Stated task - Copy every line that mentions the word "lifts".

* Start *

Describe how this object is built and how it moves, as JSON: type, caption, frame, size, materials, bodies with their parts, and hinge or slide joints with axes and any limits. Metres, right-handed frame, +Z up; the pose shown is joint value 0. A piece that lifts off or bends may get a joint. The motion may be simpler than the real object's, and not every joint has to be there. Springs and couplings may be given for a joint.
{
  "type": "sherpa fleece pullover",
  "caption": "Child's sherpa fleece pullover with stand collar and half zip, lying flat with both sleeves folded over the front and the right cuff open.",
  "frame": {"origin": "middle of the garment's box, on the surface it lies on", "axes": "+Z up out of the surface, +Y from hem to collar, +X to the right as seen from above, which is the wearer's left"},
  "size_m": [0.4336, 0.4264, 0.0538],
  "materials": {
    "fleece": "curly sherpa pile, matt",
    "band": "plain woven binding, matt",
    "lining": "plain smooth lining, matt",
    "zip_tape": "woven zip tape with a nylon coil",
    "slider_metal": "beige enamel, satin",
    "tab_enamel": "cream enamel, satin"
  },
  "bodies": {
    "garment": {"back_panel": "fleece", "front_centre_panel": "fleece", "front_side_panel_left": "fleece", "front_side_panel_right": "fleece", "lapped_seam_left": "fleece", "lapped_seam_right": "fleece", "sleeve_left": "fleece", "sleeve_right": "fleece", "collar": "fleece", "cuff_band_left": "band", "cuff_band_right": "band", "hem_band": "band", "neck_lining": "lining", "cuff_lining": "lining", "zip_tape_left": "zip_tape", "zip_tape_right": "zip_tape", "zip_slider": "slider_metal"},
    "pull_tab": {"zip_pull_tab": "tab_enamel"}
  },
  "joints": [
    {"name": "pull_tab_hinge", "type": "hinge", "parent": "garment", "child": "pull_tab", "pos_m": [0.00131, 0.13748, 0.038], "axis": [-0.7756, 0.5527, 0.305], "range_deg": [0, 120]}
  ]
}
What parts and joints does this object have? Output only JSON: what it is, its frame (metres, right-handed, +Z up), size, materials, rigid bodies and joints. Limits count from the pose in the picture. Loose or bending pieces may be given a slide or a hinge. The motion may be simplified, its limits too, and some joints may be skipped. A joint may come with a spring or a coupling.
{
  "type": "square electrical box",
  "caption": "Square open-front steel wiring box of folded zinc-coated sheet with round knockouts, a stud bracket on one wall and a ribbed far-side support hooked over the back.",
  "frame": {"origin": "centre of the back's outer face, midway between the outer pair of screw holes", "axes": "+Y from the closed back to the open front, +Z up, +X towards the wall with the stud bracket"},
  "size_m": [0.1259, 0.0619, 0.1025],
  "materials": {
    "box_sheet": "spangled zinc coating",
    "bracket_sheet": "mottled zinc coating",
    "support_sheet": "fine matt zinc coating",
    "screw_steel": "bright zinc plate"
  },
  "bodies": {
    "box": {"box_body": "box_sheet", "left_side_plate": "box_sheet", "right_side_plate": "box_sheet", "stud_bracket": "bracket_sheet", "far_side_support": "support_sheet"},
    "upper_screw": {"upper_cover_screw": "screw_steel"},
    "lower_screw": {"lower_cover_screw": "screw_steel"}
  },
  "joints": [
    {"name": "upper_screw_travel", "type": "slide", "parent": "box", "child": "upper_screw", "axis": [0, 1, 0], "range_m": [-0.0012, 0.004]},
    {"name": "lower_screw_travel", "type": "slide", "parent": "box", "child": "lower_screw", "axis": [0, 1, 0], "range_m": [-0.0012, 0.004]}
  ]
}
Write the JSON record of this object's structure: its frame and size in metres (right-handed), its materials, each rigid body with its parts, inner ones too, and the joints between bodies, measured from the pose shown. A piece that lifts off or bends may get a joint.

* End *
* Start *

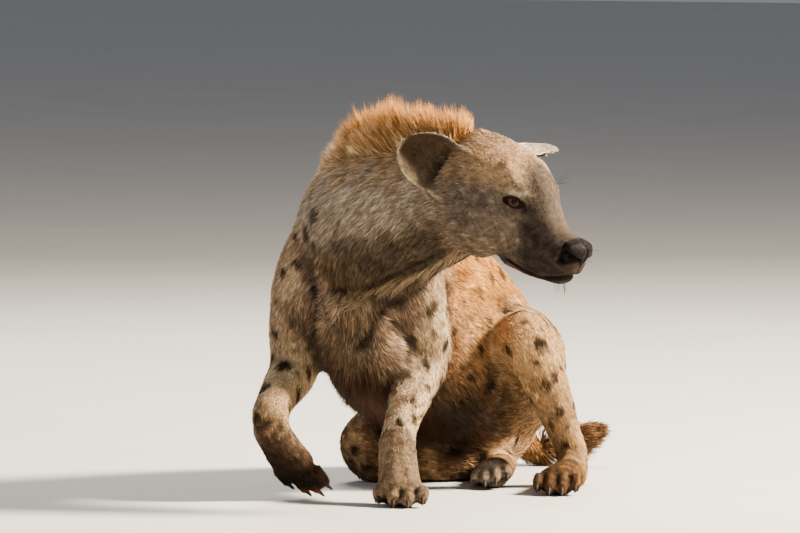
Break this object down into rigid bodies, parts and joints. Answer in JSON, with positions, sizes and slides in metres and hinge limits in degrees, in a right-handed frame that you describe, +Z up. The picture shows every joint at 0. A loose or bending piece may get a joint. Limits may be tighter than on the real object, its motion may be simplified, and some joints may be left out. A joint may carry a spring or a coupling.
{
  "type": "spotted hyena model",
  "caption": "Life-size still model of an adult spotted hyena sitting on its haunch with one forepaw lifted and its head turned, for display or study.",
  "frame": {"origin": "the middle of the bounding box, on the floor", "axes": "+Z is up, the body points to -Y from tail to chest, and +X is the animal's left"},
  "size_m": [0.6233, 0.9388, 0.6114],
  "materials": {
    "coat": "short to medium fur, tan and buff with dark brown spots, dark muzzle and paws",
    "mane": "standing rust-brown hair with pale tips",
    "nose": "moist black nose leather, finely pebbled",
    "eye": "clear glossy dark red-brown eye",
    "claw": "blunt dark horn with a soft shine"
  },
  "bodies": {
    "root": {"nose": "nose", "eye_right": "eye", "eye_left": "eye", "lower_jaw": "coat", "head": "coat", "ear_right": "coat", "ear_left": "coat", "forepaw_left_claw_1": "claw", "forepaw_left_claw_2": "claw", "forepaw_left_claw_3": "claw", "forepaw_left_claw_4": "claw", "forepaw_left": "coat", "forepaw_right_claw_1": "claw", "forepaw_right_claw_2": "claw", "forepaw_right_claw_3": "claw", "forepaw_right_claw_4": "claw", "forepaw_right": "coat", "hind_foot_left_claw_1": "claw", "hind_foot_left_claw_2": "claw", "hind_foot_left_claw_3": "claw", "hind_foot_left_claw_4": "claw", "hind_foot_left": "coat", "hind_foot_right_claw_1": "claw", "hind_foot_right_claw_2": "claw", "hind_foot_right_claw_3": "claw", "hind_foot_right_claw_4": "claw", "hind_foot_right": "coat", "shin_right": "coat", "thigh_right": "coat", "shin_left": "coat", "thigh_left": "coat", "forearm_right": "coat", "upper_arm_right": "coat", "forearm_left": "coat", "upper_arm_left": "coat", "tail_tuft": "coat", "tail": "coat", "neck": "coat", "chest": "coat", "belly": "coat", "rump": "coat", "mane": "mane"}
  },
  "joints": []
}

* End *
* Start *

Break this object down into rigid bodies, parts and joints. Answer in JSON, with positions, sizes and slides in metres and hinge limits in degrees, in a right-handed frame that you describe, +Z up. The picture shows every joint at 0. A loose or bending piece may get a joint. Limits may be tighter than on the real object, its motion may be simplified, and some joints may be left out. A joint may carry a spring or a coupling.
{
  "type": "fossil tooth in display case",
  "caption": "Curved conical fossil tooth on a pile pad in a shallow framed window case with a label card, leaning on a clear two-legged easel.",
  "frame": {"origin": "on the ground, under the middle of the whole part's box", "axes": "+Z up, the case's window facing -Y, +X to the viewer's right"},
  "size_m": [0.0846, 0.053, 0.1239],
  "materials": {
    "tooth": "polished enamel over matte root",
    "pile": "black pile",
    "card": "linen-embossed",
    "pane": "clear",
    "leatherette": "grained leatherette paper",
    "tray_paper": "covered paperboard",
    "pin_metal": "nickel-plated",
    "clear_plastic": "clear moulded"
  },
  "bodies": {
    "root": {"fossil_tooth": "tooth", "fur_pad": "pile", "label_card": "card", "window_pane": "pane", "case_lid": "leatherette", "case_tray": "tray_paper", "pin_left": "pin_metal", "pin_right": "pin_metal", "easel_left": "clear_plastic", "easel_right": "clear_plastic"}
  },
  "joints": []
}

* End *

Response to the task -
Describe how this object is built and how it moves, as JSON: type, caption, frame, size, materials, bodies with their parts, and hinge or slide joints with axes and any limits. Metres, right-handed frame, +Z up; the pose shown is joint value 0. A piece that lifts off or bends may get a joint. The motion may be simpler than the real object's, and not every joint has to be there. Springs and couplings may be given for a joint.
Write the JSON record of this object's structure: its frame and size in metres (right-handed), its materials, each rigid body with its parts, inner ones too, and the joints between bodies, measured from the pose shown. A piece that lifts off or bends may get a joint.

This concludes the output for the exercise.